The seafood value chains in Seychelles are diverse in their scale, species, and the products processed. They are an essential component of domestic food security and supply cost-effective, culturally appropriate seafood to the domestic market. Additionally, high-value, niche seafood products are sold to the hotel and restaurant and exported to premium international markets.

The government has prioritized the development of these value chains to derive more value from finite fisheries resources. Excluding the IOT tuna canning facility, government infrastructure investments in seafood processing facilities have resulted in 21,867 Mt per annum of operational, 6,550 Mt per annum of complete but not yet operational, and 31,631 Mt per annum of pipeline (to be completed by the end of 2020) processing capacities. If successfully operationalized in the coming years, the capacity offered by these facilities could help establish Seychelles as a regional processing hub.

However, the development of processing capacity is contrasted by a tightening of raw material supplies from the fisheries. Notably, the Indian Ocean Tuna Commission (IOTC) yellowfin quota for the West Indian Ocean is set to proportionately reduce the entire region’s tuna catch from the industrial purse seine fleet by an estimated 80,000 Mt annually. Landings in Seychelles by the industrial longline fleet remain immaterial. The artisanal fishery is considered over-exploited, and catches are declining. The only fishery with expansion potential is the semi-industrial fishery, which is unaffected by the IOTC yellowfin tuna quota and includes species that are considered to be currently under-exploited – particularly spanner crab.

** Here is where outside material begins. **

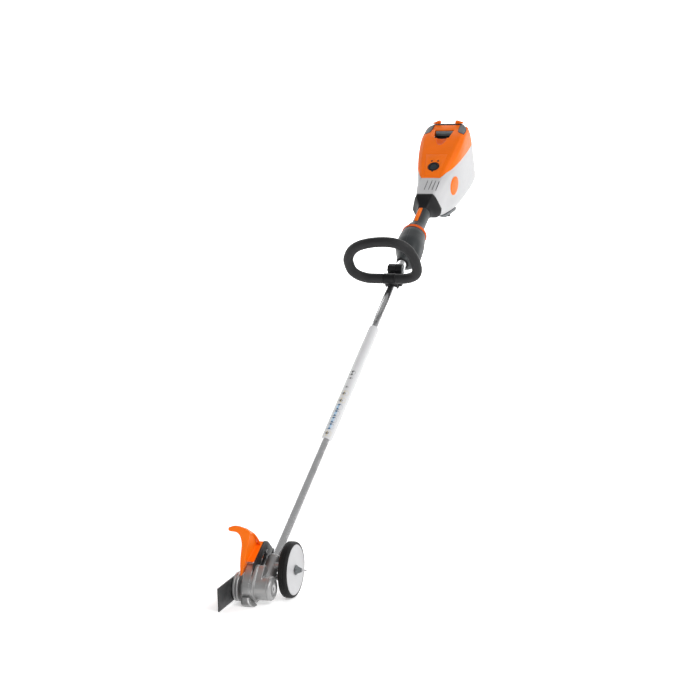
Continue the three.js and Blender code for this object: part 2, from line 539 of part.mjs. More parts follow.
function addMotor() {
  const shell = cut(motorSkin(0), motorSkin(MOTOR.shell),
    rod('y', TUBE.radius + GAP, 1190, 1240, [0, 0], 24));
  const { stations, length, low, high } = MOTOR_VENTS;
  const vents = [[-45, -28], [28, 45]].flatMap(([left, right]) =>
    stations.map((y) => block([left, y, low], [right, y + length, high])));
  const vented = cut(shell, ...vents);
  piece(shaft, 'motor_shell_left', leftOf(vented), charcoal());
  piece(shaft, 'motor_shell_right', rightOf(vented), charcoal());
  piece(shaft, 'motor_ring', pipe('y', RING.radius, RING.bore, RING.low, RING.high, [0, 0], 32), orange());
  piece(shaft, 'rod_coupling', cut(
    rod('y', 9, 1243, 1262, [0, 0], 12),
    rod('y', 3.9, 1240, 1247, [0, 0], 8)), steel());
  piece(shaft, 'motor_rotor', join(
    rod('y', 4, 1262.3, 1330, [0, 0], 12),
    rod('y', 16, 1270, 1306, [0, 0], 20)), steel());
  piece(shaft, 'motor_stator', pipe('y', 26.4, 16.8, 1268, 1308, [0, 0], 24), copper());
  piece(shaft, 'motor_fan', prism(toothed(12, 25, 8), 'y', 1313, 1321, [circle(0, 0, 4.3, 12)]), black());
}

// ---- control grip ----
function gripSkin(inset) {
  const rings = GRIP_STATIONS.map(([y, half, top, bottom, power], i) =>
    oval(inset && i === 0 ? y - 5 : y, half - inset, top - inset, bottom + inset, power, 24));
  if (inset) rings.push(rings.at(-1).map(([x, y, z]) => [x, y + 6 + GAP, z]));
  return loft(rings);
}

function addGrip() {
  const { slotHalf, slotLow, slotHigh } = TRIGGER;
  const triggerSlot = block([-slotHalf, slotLow, -40], [slotHalf, slotHigh, -10]);
  const leverSlot = block([LEVER.slot[0], LEVER.slotLow, 6], [LEVER.slot[1], LEVER.slotHigh, 40]);
  const shell = cut(gripSkin(0), gripSkin(GRIP.shell), triggerSlot, leverSlot);
  piece(shaft, 'grip_left', leftOf(shell), charcoal());
  piece(shaft, 'grip_right', rightOf(shell), charcoal());
  const trigger = prism([[1374, -13], [1424, -13], [1424, -22], [1414, -30], [1400, -34.5], [1386, -33.5],
    [1376, -27]], 'x', -TRIGGER.half, TRIGGER.half);
  piece(shaft, 'trigger', trigger, black());
  piece(shaft, 'trigger_switch', block([-9, 1386, -7], [9, 1420, 3.6]), black());
  const lever = prism([[1383, 10], [1444, 10], [1444, 21.6], [1440, 23], [1400, 22.8], [1390, 21.6],
    [1383, 18.6]], 'x', LEVER.left, LEVER.right);
  piece(shaft, 'lockout_lever', lever, orange());
}

// ---- collar between the grip and the battery head ----
function addCollar() {
  const blend = (t) => COLLAR_FLANGE.map(([x, z], i) => [
    COLLAR_NECK[i][0] + (x - COLLAR_NECK[i][0]) * t, COLLAR_NECK[i][1] + (z - COLLAR_NECK[i][1]) * t]);
  const outer = loft(COLLAR_STATIONS.map(([y, t]) => mirrored(y, blend(t))));
  const bore = rod('y', COLLAR.bore, COLLAR.low - 1, COLLAR.high + 1, [0, 0], 16);
  piece(shaft, 'head_collar', cut(outer, bore), black());
}

// ---- battery head ----
function headSkin(inset) {
  const rings = HEAD_STATIONS.map(([y, crown, top, shoulder, high, side, low, bottom]) => {
    const squeeze = (x) => Math.max(1, x - inset);
    return mirrored(y, [[4, crown - inset], [squeeze(top[0]), top[1] - inset],
      [squeeze(shoulder[0]), shoulder[1] - inset * 0.8],
      [squeeze(high[0]), high[1]], [squeeze(side[0]), side[1]], [squeeze(low[0]), low[1] + inset * 0.4],
      [squeeze(bottom[0]), bottom[1] + inset]]);
  });
  if (inset) {
    const [front, back] = [rings[0], rings.at(-1)];
    front.forEach((point) => { point[1] += inset; });
    rings.push(back.map(([x, y, z]) => [x, y + 10, z]));
  }
  return loft(rings);
}

// everything above the plane that parts the hood from the body
function aboveParting(lift, low = 1400, high = 1900) {
  const plane = (y) => HEAD.hoodHeight - (y - HEAD.hoodFront - 2) * HEAD.hoodSlope + lift;
  return prism([[low, plane(low)], [high, plane(high)], [high, 300], [low, 300]], 'x', -200, 200);
}

// Outline of the control panel from above: it widens towards the back
function panelOutline(grow) {
  const [front, back] = PANEL_OUTLINE;
  const half = [[front[0] + grow, front[1] - grow], [back[0] + grow, back[1] + grow]];
  return [...half, ...half.toReversed().map(([x, y]) => [-x, y])];
}

// Outline of the battery's pocket and of its shoulders: straight back from the cap's widest point
function pocketOutline(grow, back) {
  const [front, widest] = CAP_OUTLINE;
  const half = [[front[0] + grow, front[1] - grow], [widest[0] + grow, widest[1]], [widest[0] + grow, back]];
  return [...half, ...half.toReversed().map(([x, y]) => [-x, y])];
}

function addHead() {
  const skin = cut(headSkin(0), headSkin(HEAD.shell));
  const frontHole = rod('y', 8.5, HEAD.low - 5, HEAD.low + 8, [0, 0], 16);
  const hoodCut = common(aboveParting(-GAP / 2), block([-200, HEAD.hoodFront, -200], [200, 1900, 300]));
  const body = cut(skin, hoodCut, frontHole);
  const { count, left, pitch, width, low, high } = HEAD_VENTS;
  const ventCuts = Array.from({ length: count }, (_, i) =>
    block([left + i * pitch, low, 30], [left + i * pitch + width, high, 60]));
  const vented = cut(body, ...ventCuts);
  piece(shaft, 'body_left', leftOf(vented), white());
  piece(shaft, 'body_right', rightOf(vented), white());

  const capPocket = prism(pocketOutline(CAP.pocket, HEAD.high + 33), 'z', CAP.low, 120);
  const windowCut = prism(WINDOW, 'z', 50, 120);
  const thumbCut = prism([[-13, 1734], ...Array.from({ length: 9 }, (_, i) => {
    const angle = Math.PI * (1 + i / 8);
    return [14 * Math.cos(angle), 1719 + 14 * Math.sin(angle)];
  }), [13, 1734]], 'z', 76.5, 120);
  const panelPocket = prism(panelOutline(GAP), 'z', 40, 80);
  const hoodSide = common(aboveParting(GAP / 2), block([-200, HEAD.hoodFront + GAP, -200], [200, 1900, 300]));
  const hood = cut(common(skin, hoodSide), capPocket, windowCut, thumbCut, panelPocket);
  piece(shaft, 'hood', hood, orange());

  const tilted = (geometry) => geometry.rotateX(Math.atan(PANEL.slope)).translate(0, PANEL.y, PANEL.z);
  const slab = tilted(block([-60, -60, -4.6], [60, 60, -1]));
  const lamps = [[-9, 22], [9, 22], [0, -17]].map((spotAt) => tilted(rod('z', PANEL.lamp, -8, 8, spotAt, 8)));
  piece(shaft, 'control_panel', cut(common(prism(panelOutline(0), 'z', 20, 90), slab),
    tilted(rod('z', PANEL.button + 0.4, -8, 8, [0, 0], 24)), ...lamps), orange());
  const button = turned('z', [[-4.4, 0], [-4.4, PANEL.button], [-0.4, PANEL.button], [0.8, 12.8], [0.8, 0]]);
  piece(shaft, 'power_button', tilted(button), black());

  piece(shaft, 'control_board', block([-30, 1510, -24], [30, 1580, -22]), charcoal());
}

// ---- battery pack, drawn out backwards ----
function addBattery() {
  piece(shaft, 'battery_case', cut(loft([
    oval(1606, 44, 52, -66, 6, 20), oval(1800, 44, 55, -66, 6, 20), oval(1806, 41, 52, -62, 6, 20)]),
    block([-30, 1603, -40], [30, 1612, 0])), charcoal());
  const top = [...CAP_OUTLINE, ...CAP_OUTLINE.toReversed().map(([x, y]) => [-x, y])];
  piece(shaft, 'battery_cap', join(
    prism(top, 'z', CAP.low, CAP.high),
    prism(pocketOutline(0, CAP.back), 'z', CAP.low, CAP.shoulder)), orange());
  const tab = [[-28, 1761.6], [26, 1761.6], [21, 1736], [-22.6, 1736]];
  piece(shaft, 'battery_strip', prism(tab, 'z', CAP.low, 71), grey());
  [-1, 1].forEach((side) => {
    const horn = [[21, 77.9], [21, 87.6], [23, 89.2], [28, 89.2], [37, 85], [46, 78.8], [46, 77.9]];
    piece(shaft, `latch_${side < 0 ? 'left' : 'right'}`,
      prism(horn.map(([x, z]) => [x * side, z]), 'y', LATCH.low, LATCH.high), orange());
  });
}

// ---- foot under the battery head ----
function addFoot() {
  const ring = (y, half, top, bottom) =>
    [[-half, y, top], [-half, y, bottom], [half, y, bottom], [half, y, top]];
  const bar = loft([ring(FOOT.low, 24, -60, -65), ring(1550, 30, -69, -78), ring(1622, 38, -92.4, -101),
    ring(FOOT.high, 38, -95.4, -99)]);
  const opening = block([-FOOT.openHalf, FOOT.low - 2, -110], [FOOT.openHalf, FOOT.open, -40]);
  piece(shaft, 'rear_foot', cut(bar, opening), grey());
}

addShaft();
addGearHead();
addBladeSet();
addGuard();
addSkid();
addWheel();
addLoopHandle();
addMotor();
addGrip();
addCollar();
addHead();
addBattery();
addFoot();

export default tool;
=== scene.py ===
import json
import math
import bmesh
import bpy
from mathutils import Matrix, Vector


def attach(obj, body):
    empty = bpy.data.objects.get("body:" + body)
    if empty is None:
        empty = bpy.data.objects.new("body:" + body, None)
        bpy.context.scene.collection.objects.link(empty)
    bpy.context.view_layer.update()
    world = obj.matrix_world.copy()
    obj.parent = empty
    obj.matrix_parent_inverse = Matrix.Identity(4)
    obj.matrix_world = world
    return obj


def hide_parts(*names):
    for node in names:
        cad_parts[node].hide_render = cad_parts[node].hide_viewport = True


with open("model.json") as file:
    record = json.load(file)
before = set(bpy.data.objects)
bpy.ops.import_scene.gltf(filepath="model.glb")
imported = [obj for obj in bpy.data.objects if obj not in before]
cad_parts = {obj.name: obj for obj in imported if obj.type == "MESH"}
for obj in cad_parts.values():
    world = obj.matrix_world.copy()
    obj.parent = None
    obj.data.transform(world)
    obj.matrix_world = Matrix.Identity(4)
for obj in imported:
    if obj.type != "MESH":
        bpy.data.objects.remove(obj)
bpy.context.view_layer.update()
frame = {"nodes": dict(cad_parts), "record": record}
record = frame["record"]

# ---- frames: lengths are millimetres inside a place, metres once placed ----
MM = 0.001
JOINTS = {joint["name"]: joint for joint in record["behaviour"]["joints"]}
AXIS = Vector(JOINTS["blade_spin"]["pos_m"])
ALONG = Vector(JOINTS["handle_slide"]["axis"]).normalized()
LEAN = math.atan2(ALONG.z, ALONG.y)
SCALE = Matrix.Scale(MM, 4)
LEVEL = Matrix.Translation(AXIS) @ SCALE
SHAFT = Matrix.Translation(AXIS) @ Matrix.Rotation(LEAN, 4, "X") @ SCALE
WHEEL_AXIS = Vector(JOINTS["wheel_spin"]["pos_m"])
WHEEL = Matrix.Translation((AXIS.x, WHEEL_AXIS.y, WHEEL_AXIS.z)) @ SCALE
TUBE_RADIUS = 12.7


# ---- outlines and solids, each a (points, faces) pair ----
def arc(centre, radius, start, end, count):
    """Points of an arc from start to end degrees, both ends included."""
    turns = [math.radians(start + (end - start) * i / (count - 1)) for i in range(count)]
    return [(centre[0] + radius * math.cos(t), centre[1] + radius * math.sin(t)) for t in turns]


def hull(*circles):
    """Convex outline around circles given as (u, v, radius)."""
    dots = sorted({p for u, v, r in circles for p in arc((u, v), r, 0, 360 - 360 / 48, 48)})

    def half(points):
        chain = []
        for p in points:
            while len(chain) > 1 and (
                    (chain[-1][0] - chain[-2][0]) * (p[1] - chain[-2][1])
                    - (chain[-1][1] - chain[-2][1]) * (p[0] - chain[-2][0])) <= 0:
                chain.pop()
            chain.append(p)
        return chain[:-1]
    return half(dots) + half(dots[::-1])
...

Securing the future supply of raw materials to the value chains is a critical driver of success. The Policy for the Management of Bycatch in Seychelles, which required the landing of bycatch from all fishing fleets, has added a new source of raw material for local seafood processors. The processors have responded swiftly by developing capacity, products, and markets in line with increasing supplies.

The bycatch policy will be strengthened by the Landing Regulations proposing that bycatch, and a portion of the target catch, should be landed and retained in the Seychelles by flagged and licensed vessels. Meanwhile, the imminent development of the aquaculture sector will add to supply volumes and diversify the seafood products available to the value chains. In particular, the pearl oyster farming and sea cucumber ranching segments have been strategically prioritized.

The development strategy proposed by the current review identified 26 seafood processing value chains in Seychelles and prioritized 13 for further analyses based on their potential for growth. By zooming into the traded volumes, activities of clustered value chain actors, costs and profit margins, and risk elements, the review has identified vital interventions specific to each value chain and the corresponding costs.

Finally, the review recommends the following overarching strategies aimed at developing in parallel critical aspects of each value chain:

  • Resource Strategy: ‘Secure the resource base and improve local access to raw material’

Three plans bolster the Resource Strategy. The “R&D Plan” aims to establish R&D as a solid platform to base all MCS activities. The “Landings Plan” seeks to ensure the landing of bycatch and target catch from all Seychelles fisheries and vessels under its flag and fishing in its EEZ. The “Access Plan” recognizes the need for access to raw materials landed in Seychelles to be transparent and for prices to be determined in a market-led manner.

  • Infrastructure Strategy: ‘Operationalise infrastructure to support medium-term capacity requirements’

The Infrastructure Strategy contains three plans. The “Bel Ombre/Providence Plan” provides for refitting processing facilities at these locations according to emerging processing opportunities. The “Industrial Facilities Plan” proposes the development of ULT freezing capacity at the industrial ports. The “Airport Plan” allows for upgrading perishable handling facilities at the international airport.

  • Market Strategy: ‘Improve market intelligence as a basis for product-market activities’

The Market Strategy incorporates the “Market Intelligence Plan,” which aims to improve access to critical market data and trends in a quickly circulated format. The “Branding Plan” seeks to develop the Seychelles brand in fisheries products beyond wholesale.

  • Products Strategy: ‘Optimize the Seychelles basket of products for target markets’

The Products Strategy looks at developing the necessary skills and technologies to support the processing and manufacturing of uniquely formulated products in line with target market requirements.

  • Certification Strategy: ‘Underpin the Seychelles brand with globally value certifications’

The need for certification as a critical requirement underpinning the Seychelles brand has been recognized, and plans have been formulated to address requirements at the sustainability, retailer, labeling, and food safety levels.

  • Species Strategy: ‘Expand and diversify the species offering of the Seychelles’

The species strategies align with identified interventions of the prioritized value chains.

The complete implementation of these strategies and their underlying plans total an investment value of US$1,705m for short-term capacity limitations and a further US$14,425m to expand and enhance the prioritized value chains to the targeted outcomes.